How did you become homeless?
" My mother died and my father was never in my life. My siblings decided that they did not want to upkeep the family house and everyone went their own way. No one is able to take care of me. They felt that because I was enrolled and had financial aid that I was okay and could not afford to help me because of their own situations."
" I am from Atlanta and I don't know where my mother is. She shows up when she needs something and has never been there for me and my sister. I worked from a young age and my sister is living with her boyfriend and kids and has no room for me. I can go there sometimes, but not to live."
" My mother is on drugs. My sister lives with my father. He lost his job two years ago and they are struggling living on her check. There is nothing there for me. I need to get this degree and try to get a job. "
" My mother and brother go from hotel to hotel. About 6 months ago she lost her job. I am the first one to make it into college in my family and everyone is proud of me and hopeful. I just got a job this week so maybe I'll make enough money to help my mum and save for housing during the summer when I am unable to pay for tuition. "
" My mother is sick and can no longer work. Things are really hard at home and I need help for this semester. I am trying to get a job on campus. "
" I was living with two room-mates, and then one of them did not pay his bill for two months. I covered his share, then we got evicted and I don't have any savings to be able to afford an apartment."

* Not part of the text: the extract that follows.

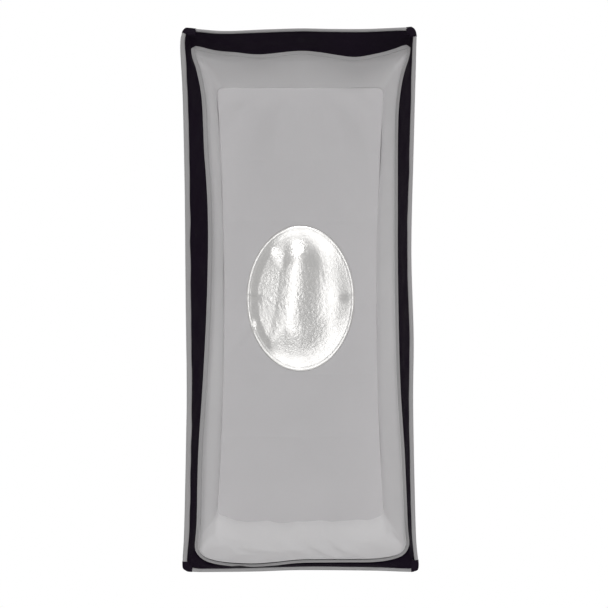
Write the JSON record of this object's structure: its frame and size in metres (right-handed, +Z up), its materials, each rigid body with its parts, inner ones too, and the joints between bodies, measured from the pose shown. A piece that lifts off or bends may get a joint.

Students experiencing homelessness face numerous barriers to educational success. The overall context of poverty in which homelessness usually occurs brings with it numerous risk factors that may affect a student's education, including poor nutrition, a lack of healthcare, unsafe or overcrowded living conditions, and a general environment of financial strain and lack. Residential instability and the resulting school mobility that often accompanies it also place homeless students at an academic disadvantage. Each time a student changes schools, s/he also changes peer groups, instructors, and oftentimes school curricula.
Additionally, students experiencing homelessness often face specific barriers when attempting to enroll in school, including lacking documentation normally required for enrollment, such as a birth certificate, previous school records, proof of guardianship, proof of residence, or immunization or other health records. Homeless students also may lack the funds to purchase school supplies, school uniforms, or others materials needed to participate completely in school programming. Without a quiet space and adequate materials, homeless students may find it difficult, if not impossible, to complete school assignments.
Couple the previously mentioned challenges with the emotional and mental strain caused by family discord and often the added pressure of needing to work to ensure financial survival, and one can appreciate the persistence and dedication that unaccompanied homeless students must demonstrate in order to succeed in school. Given the complex interaction of challenges and barriers faced by homeless students, it is not surprising that some homeless students never graduate from high school.
Barriers to College Access and Success
The educational barriers faced by homeless students are not limited to kindergarten through high school. High school graduates experiencing homelessness likely will encounter roadblocks should they wish to continue on to higher education.
Many high school graduates in homeless situations have not had anyone to serve as a mentor and role model in the area of education. Few, if any, people in their lives have helped them prepare for college or encouraged them to consider it as a realistic option for their path towards adulthood and financial independence. Despite this, many homeless youth wish to continue on to higher education and set out to take the steps necessary to make this happen. Along the way, they are likely to encounter these and other barriers (Emerson, Duffield, Salazar, & Unrau, 2012):
- lack of support from an adult who has the experience and knowledge needed to provide assistance in the college search and application process;
- difficulty paying fees for Advanced Placement (AP) exams, college entrance exams such as the ACT and SAT, and college applications;
- difficulty completing the Free Application for Federal Student Aid (FAFSA); this is particularly true for unaccompanied homeless youth -UHY, who may be unable to access information on their parents' income and assets or get a parent signature; a financial aid package that is insufficient to meet their financial need;
- difficulty paying housing deposits and other expenses that may be due before financial aid funds become available; and
- lack of information about various supports that may be available to them, including college advising from a high school counselor, private scholarships, state-specific opportunities for homeless students, and the Education Training Voucher (ETV) program for foster youth.
Once enrolled in college, students experiencing homelessness often continue to face challenges in reaching college graduation, including (Emerson, Duffield, Salazar, & Unrau, 2012):
- continued lack of support from a helpful, caring adult;
- struggles with mental health issues related to the distress caused by homelessness; and, for UHY, often a history of physical, sexual, or mental abuse;
- insufficient support with developing solid study skills, securing stable housing and reliable transportation, and deciding on a college major or potential career path; and
- difficulty balancing the demands of schoolwork, the need to work to pay bills, and other responsibilities.
Without much-needed support, youth experiencing homelessness may be unable to surmount the barriers and persist through to college graduation, seeing their dreams of a college degree, professional advancement, and financial stability fall by the wayside.